“Red Ruffled Ranunculus”
This is the first time there are ranunculus in the garden. I did not know that the petals turn to ruffles as the flowers mature. So, to me, that was new and worth recording in a photo. 🙂
“The Wet Ones” 😉
No, it did not rain. My children, who think it’s summer and are having a blast with the hose, happened upon these poor flowers. They are what remained after my 1.6 years old found the flowers so pretty and yanked a stem from the plant.

I am linking with FRIZZTEXT’S Tagged  “R” photo prompt.

19 thoughts on “RANUNCULUS FOR “R”

  1. Flowers are to be enjoyed and your 1.6 year old clearly enjoyed them – that is a good thing!!! 🙂

    1. This was the first time I saw those flowers too. The day I saw them displayed in Lowe’s, a shopper bought all of Lowe’s stock – all three flatbeds of them.

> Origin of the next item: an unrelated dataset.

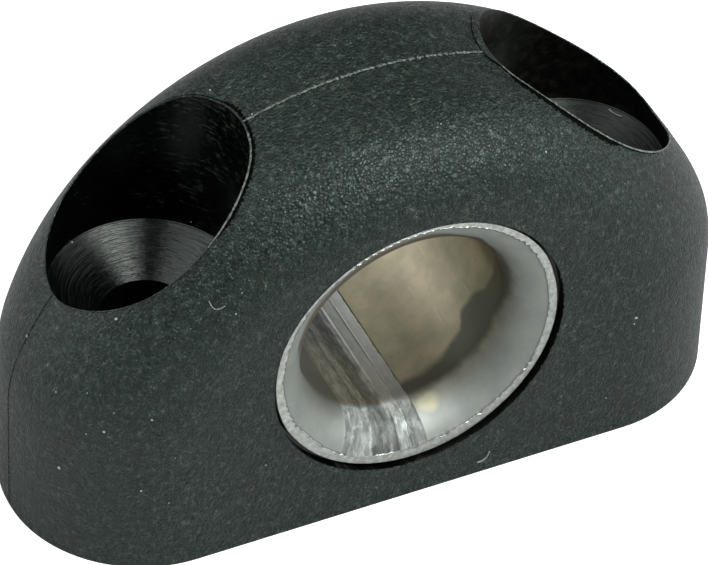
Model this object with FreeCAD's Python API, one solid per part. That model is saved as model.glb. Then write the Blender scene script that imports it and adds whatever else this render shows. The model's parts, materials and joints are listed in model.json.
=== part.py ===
import FreeCAD, Part
import math
import os

# Rope fairlead eye: an arch-shaped moulded body on a flat base, with a flared metal tube
# through it for the rope and a screw hole with a deep round recess on either side.
# Sizes are in millimetres. The origin is the middle of the base. +X runs along the length,
# the front face looks along -Y, and +Z is up.

# The tube that the rope runs through
ROPE_BORE = 13.0
SHEET = 0.5
FLARE_RADIUS = 3.0
FLARE_ANGLE = 70.0
RIM_LAND = 0.5

# How the tube sits in the body
TUBE_CLEARANCE = 0.08
RIM_GAP = 0.22
RIM_SINK = 0.28

# The two screws
SCREW_SHANK = 5.0
SHANK_CLEARANCE = 0.1
SCREW_HEAD = 9.9
HEAD_CLEARANCE = 0.8
DRILL_POINT_ANGLE = 118.0
RECESS_FLOOR = 14.2

# The moulded body: its walls round the tube and the screws
BODY_THICKNESS = 16.8
WALL_UNDER_EYE = 2.46
WALL_OVER_EYE = 5.24
WALL_BESIDE_TUBE = 0.67
WALL_AT_END = 2.8

# The outline seen from the front, and the rounding of its long edges
END_WALL_HEIGHT = 8.3
SHOULDER_EASE = 1.25
END_FLAT = 0.3
CREST_ROUNDING = 5.1

# Sizes that follow from the ones above
BORE_R = ROPE_BORE / 2
TUBE_R = BORE_R + SHEET
FLARE_RISE = FLARE_RADIUS * (1 - math.cos(math.radians(FLARE_ANGLE)))
FLARE_DEPTH = FLARE_RADIUS * math.sin(math.radians(FLARE_ANGLE))
RIM_R = BORE_R + FLARE_RISE + RIM_LAND
HOLE_R = TUBE_R + TUBE_CLEARANCE
POCKET_R = RIM_R + RIM_GAP

HALF_THICKNESS = BODY_THICKNESS / 2
RIM_Y = HALF_THICKNESS - RIM_SINK
FLARE_START = RIM_Y - FLARE_DEPTH

SCREW_HOLE_R = SCREW_SHANK / 2 + SHANK_CLEARANCE
RECESS_R = SCREW_HEAD / 2 + HEAD_CLEARANCE
RECESS_CONE = (RECESS_R - SCREW_HOLE_R) / math.tan(math.radians(DRILL_POINT_ANGLE / 2))
SCREW_X = HOLE_R + WALL_BESIDE_TUBE + RECESS_R

EYE_HEIGHT = WALL_UNDER_EYE + POCKET_R
BODY_HEIGHT = EYE_HEIGHT + POCKET_R + WALL_OVER_EYE
HALF_LENGTH = SCREW_X + RECESS_R + WALL_AT_END

END_ROUNDING = HALF_THICKNESS - END_FLAT / 2
SHOULDER_RADIUS = END_ROUNDING + SHOULDER_EASE
SHOULDER_X = HALF_LENGTH - SHOULDER_RADIUS
CROWN_RISE = BODY_HEIGHT - END_WALL_HEIGHT
CROWN_RADIUS = (SHOULDER_X ** 2 + CROWN_RISE ** 2 - SHOULDER_RADIUS ** 2) / (
    2 * (CROWN_RISE - SHOULDER_RADIUS))
CROWN_CENTRE = BODY_HEIGHT - CROWN_RADIUS
SHOULDER_ANGLE = math.atan2(END_WALL_HEIGHT - CROWN_CENTRE, SHOULDER_X)

TINY = 1e-4
FRONT = FreeCAD.Vector(0, -1, 0)


# Points on the outline

def outline_point(x, z):
    """A point of the outline, in the plane of the front face."""
    return FreeCAD.Vector(x, -HALF_THICKNESS, z)


def shoulder_point(angle):
    """A point on the right shoulder arc, at an angle up from +X."""
    x = SHOULDER_X + SHOULDER_RADIUS * math.cos(angle)
    z = END_WALL_HEIGHT + SHOULDER_RADIUS * math.sin(angle)
    return outline_point(x, z)


def crown_point(angle):
    """A point on the crown arc, at an angle up from +X."""
    x = CROWN_RADIUS * math.cos(angle)
    z = CROWN_CENTRE + CROWN_RADIUS * math.sin(angle)
    return outline_point(x, z)


def mirrored(point):
    """The same point on the left half."""
    return FreeCAD.Vector(-point.x, point.y, point.z)


def arc(start, middle, end):
    return Part.Arc(start, middle, end).toShape()


# Moulded body

def body_outline():
    """The face of the arch: flat base, upright ends, shoulder arcs and one crown arc."""
    foot = outline_point(HALF_LENGTH, 0)
    wall_top = shoulder_point(0)
    shoulder_middle = shoulder_point(SHOULDER_ANGLE / 2)
    shoulder_top = shoulder_point(SHOULDER_ANGLE)
    crown_middle = crown_point((SHOULDER_ANGLE + math.pi / 2) / 2)
    crest = crown_point(math.pi / 2)
    right = [
        Part.makeLine(foot, wall_top),
        arc(wall_top, shoulder_middle, shoulder_top),
        arc(shoulder_top, crown_middle, crest),
    ]
    left = [
        arc(crest, mirrored(crown_middle), mirrored(shoulder_top)),
        arc(mirrored(shoulder_top), mirrored(shoulder_middle), mirrored(wall_top)),
        Part.makeLine(mirrored(wall_top), mirrored(foot)),
    ]
    base = [Part.makeLine(mirrored(foot), foot)]
    return Part.Face(Part.Wire(right + left + base))


def rounding_at(point):
    """The edge rounding eases from nearly half the thickness on the ends to less at the crest."""
    if point.z < END_WALL_HEIGHT + TINY:
        return END_ROUNDING
    slope = math.atan2(point.z - CROWN_CENTRE, abs(point.x))
    share = slope / (math.pi / 2)
    ease = share * share * (3 - 2 * share)
    return END_ROUNDING + (CREST_ROUNDING - END_ROUNDING) * ease


def long_edge_roundings(block):
    """Edge number, start radius and end radius for the edges round both faces of the arch."""
    roundings = []
    for number, edge in enumerate(block.Edges, 1):
        middle = edge.CenterOfMass
        on_a_face = abs(abs(middle.y) - HALF_THICKNESS) < TINY
        above_base = middle.z > TINY
        if on_a_face and above_base:
            start = edge.valueAt(edge.FirstParameter)
            end = edge.valueAt(edge.LastParameter)
            roundings.append((number, rounding_at(start), rounding_at(end)))
    return roundings


def rounded_block():
    """The arch before any hole is made, with its varying edge rounding."""
    document = FreeCAD.newDocument("fairlead")
    block = document.addObject("Part::Feature", "block")
    block.Shape = body_outline().extrude(-FRONT * BODY_THICKNESS)
    rounded = document.addObject("Part::Fillet", "rounded")
    rounded.Base = block
    rounded.Edges = long_edge_roundings(block.Shape)
    document.recompute()
    return rounded.Shape.Solids[0]


def screw_opening(x):
    """A through hole, the cone that the drill point leaves, and the round recess above it."""
    through = Part.makeCylinder(SCREW_HOLE_R, BODY_HEIGHT, FreeCAD.Vector(x, 0, 0))
    cone_foot = FreeCAD.Vector(x, 0, RECESS_FLOOR - RECESS_CONE)
    cone = Part.makeCone(SCREW_HOLE_R, RECESS_R, RECESS_CONE, cone_foot)
    recess = Part.makeCylinder(RECESS_R, BODY_HEIGHT, FreeCAD.Vector(x, 0, RECESS_FLOOR))
    return through.fuse([cone, recess])


# Shapes turned about the axis of the eye

def turned_point(radius, y):
    """A point in the half plane above the eye's axis."""
    return FreeCAD.Vector(0, y, EYE_HEIGHT + radius)


def flare_point(radius, angle, side):
    """A point on a flare arc of the given radius; side is -1 at the front and +1 at the back."""
    y = FLARE_START + radius * math.sin(angle)
    r = BORE_R + FLARE_RADIUS - radius * math.cos(angle)
    return turned_point(r, side * y)


def flare_arc(radius, last_angle, side):
    """Arc from the straight tube out to the given angle, as a spline so that it turns light."""
    start = flare_point(radius, 0, side)
    middle = flare_point(radius, last_angle / 2, side)
    end = flare_point(radius, last_angle, side)
    return Part.Arc(start, middle, end).toBSpline().toShape()


def angle_at_radius(radius, reach):
    """Angle at which a flare arc gets out to this distance from the eye's axis."""
    cosine = (BORE_R + FLARE_RADIUS - reach) / radius
    return math.acos(max(-1.0, min(1.0, cosine)))


def turn(edges):
    """Solid of revolution about the eye's axis."""
    wire = Part.Wire(Part.__sortEdges__(edges))
    centre = FreeCAD.Vector(0, 0, EYE_HEIGHT)
    return Part.Face(wire).revolve(centre, FRONT, 360)


# Metal tube

def tube():
    """Thin tube, flared at both ends, with a flat rim and a short turned edge round it."""
    inner_end = math.radians(FLARE_ANGLE)
    outer_radius = FLARE_RADIUS - SHEET
    outer_end = angle_at_radius(outer_radius, RIM_R)
    edges = []
    for side in (-1, 1):
        lip = flare_point(FLARE_RADIUS, inner_end, side)
        corner = turned_point(RIM_R, side * RIM_Y)
        back = flare_point(outer_radius, outer_end, side)
        edges += [
            flare_arc(FLARE_RADIUS, inner_end, side),
            Part.makeLine(lip, corner),
            Part.makeLine(corner, back),
            flare_arc(outer_radius, outer_end, side),
        ]
    for radius in (FLARE_RADIUS, outer_radius):
        edges.append(Part.makeLine(flare_point(radius, 0, -1), flare_point(radius, 0, 1)))
    return turn(edges)


def tube_opening():
    """The hole for the tube: plain through the middle, with a rounded mouth and a rim pocket."""
    mouth_radius = FLARE_RADIUS - SHEET - TUBE_CLEARANCE
    mouth_end = angle_at_radius(mouth_radius, POCKET_R)
    past_face = HALF_THICKNESS + POCKET_R
    edges = []
    for side in (-1, 1):
        pocket_foot = flare_point(mouth_radius, mouth_end, side)
        pocket_edge = turned_point(POCKET_R, side * past_face)
        axis_end = turned_point(0, side * past_face)
        edges += [
            flare_arc(mouth_radius, mouth_end, side),
            Part.makeLine(pocket_foot, pocket_edge),
            Part.makeLine(pocket_edge, axis_end),
        ]
    edges.append(Part.makeLine(flare_point(mouth_radius, 0, -1), flare_point(mouth_radius, 0, 1)))
    edges.append(Part.makeLine(turned_point(0, -past_face), turned_point(0, past_face)))
    return turn(edges)


def body():
    """The rounded arch with its tube hole and its two screw openings."""
    openings = [tube_opening(), screw_opening(-SCREW_X), screw_opening(SCREW_X)]
    return rounded_block().cut(openings)


# Write one file per piece

def save(shape, name):
    shape.exportStep(os.path.join("parts", name + ".step"))


os.makedirs("parts", exist_ok=True)
save(body(), "body")
save(tube(), "tube")
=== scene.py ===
import json
import math
import random

import bpy
from mathutils import Matrix, Vector, noise
from mathutils.bvhtree import BVHTree


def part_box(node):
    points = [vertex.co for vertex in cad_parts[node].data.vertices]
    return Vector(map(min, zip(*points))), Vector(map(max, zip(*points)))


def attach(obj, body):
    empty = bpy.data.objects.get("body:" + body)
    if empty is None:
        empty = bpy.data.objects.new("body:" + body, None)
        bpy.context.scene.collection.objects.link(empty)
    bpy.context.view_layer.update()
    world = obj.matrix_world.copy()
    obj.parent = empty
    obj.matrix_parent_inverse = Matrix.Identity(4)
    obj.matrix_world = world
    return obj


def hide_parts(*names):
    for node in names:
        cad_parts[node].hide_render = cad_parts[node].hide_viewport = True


# Rope fairlead eye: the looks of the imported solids, in metres.
# The origin is the middle of the base. The front face looks along -Y and +Z is up.

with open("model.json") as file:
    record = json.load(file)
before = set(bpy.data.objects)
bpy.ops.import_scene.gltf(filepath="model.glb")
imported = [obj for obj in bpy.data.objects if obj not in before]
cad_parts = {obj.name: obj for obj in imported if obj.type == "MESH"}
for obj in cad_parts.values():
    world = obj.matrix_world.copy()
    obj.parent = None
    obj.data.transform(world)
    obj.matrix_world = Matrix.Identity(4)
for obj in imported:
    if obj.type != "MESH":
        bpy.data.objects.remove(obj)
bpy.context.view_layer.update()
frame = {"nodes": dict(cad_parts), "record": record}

MM = 0.001
TURN = 2 * math.pi

# Sizes of the solids
mounts = {mount["name"]: mount for mount in frame["record"]["mounts"]}
EYE_Z = mounts["rope_eye"]["pos_m"][2]
BORE_R = mounts["rope_eye"]["dims"]["r_mm"] * MM
SCREW_X = mounts["screws"]["dims"]["spacing_x_mm"] * MM / 2
RECESS_R = 5.75 * MM
FACE_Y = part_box("body")[1].y
TUBE_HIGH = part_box("tube")[1]
RIM_R = TUBE_HIGH.x
RIM_Y = TUBE_HIGH.y
RIM_GAP = 0.22 * MM
POCKET_R = RIM_R + RIM_GAP
RECESS_LOW_EDGE = 15.5 * MM

# Lengths that serve as far outside the part, and as next to nothing
OUTSIDE = 100 * MM
SLIVER = 0.01 * MM

# The tube's sheet and flares
SHEET = 0.5 * MM
FLARE_RADIUS = 3.0 * MM
FLARE_ANGLE = math.radians(70)
FLARE_START = RIM_Y - FLARE_RADIUS * math.sin(FLARE_ANGLE)
FLARE_MIDDLE_R = BORE_R + FLARE_RADIUS
LIP_R = BORE_R + FLARE_RADIUS * (1 - math.cos(FLARE_ANGLE))

# The mould's grain: the number of pebbles in a metre, and the direction in which they are longer
PEBBLES_PER_METRE = 5200.0
PEBBLE_DIRECTION = (0.51, 0.0, 0.86)

# The weld seam's edges, in degrees from straight down
SEAM_LEFT = -34.0
SEAM_RIGHT = 6.2

# Depths in the tube that white stands for in the ramps of the painted dark reflection and of the painted
# contour line
DARK_REFLECTION_REACH = 6.0 * MM
CONTOUR_LINE_REACH = 10.0 * MM

# The photograph's camera
PICTURE = (708, 565)
AZIMUTH = math.radians(-26.73)
ELEVATION = math.radians(43.08)
ROLL = math.radians(2.495)
DISTANCE = 0.3505
TARGET = Vector((-0.000225, 0, 0.009654))
FOCAL_PIXELS = 6011.6
SENSOR = 36.0


# Camera

def camera_axes():
    """Right, up and backward directions of the camera."""
    level = math.cos(ELEVATION)
    back = Vector((math.sin(AZIMUTH) * level, -math.cos(AZIMUTH) * level, math.sin(ELEVATION)))
    right = Vector((0, 0, 1)).cross(back).normalized()
    up = back.cross(right)
    rolled_right = math.cos(ROLL) * right + math.sin(ROLL) * up
    rolled_up = math.cos(ROLL) * up - math.sin(ROLL) * right
    return rolled_right, rolled_up, back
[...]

    1. You gave me an idea – flowers as fashion inspiration. Last time, I posted a muscari and I thought that it was the inspiration for the puff sleeve. 😀

  2. dropping by Imelda to congratulate you for winning the second prize for the ” Letter to god contest. I sent you a mail. Hope you received it. I want some information from you how I can send the prize to you:)
    Awesome flowers by the way:)

  3. After the flowers fade. For some lucky gardeners with perfectly drained, cool soil, the tubers can stay in place and be treated like any perennial that comes back year after year. But this is rare. Most gardeners treat ranunculus as annuals, disposing of them after bloom. You could pull and compost plants, or leave them in place to fade away. In most gardens, the tubers will rot in moist summer soils. More ambitious gardeners can save the tubers for replanting next year. Let blooms fade and plants dry out. Lift tubers, cut off tops, and store in a dry, cool place for planting next year.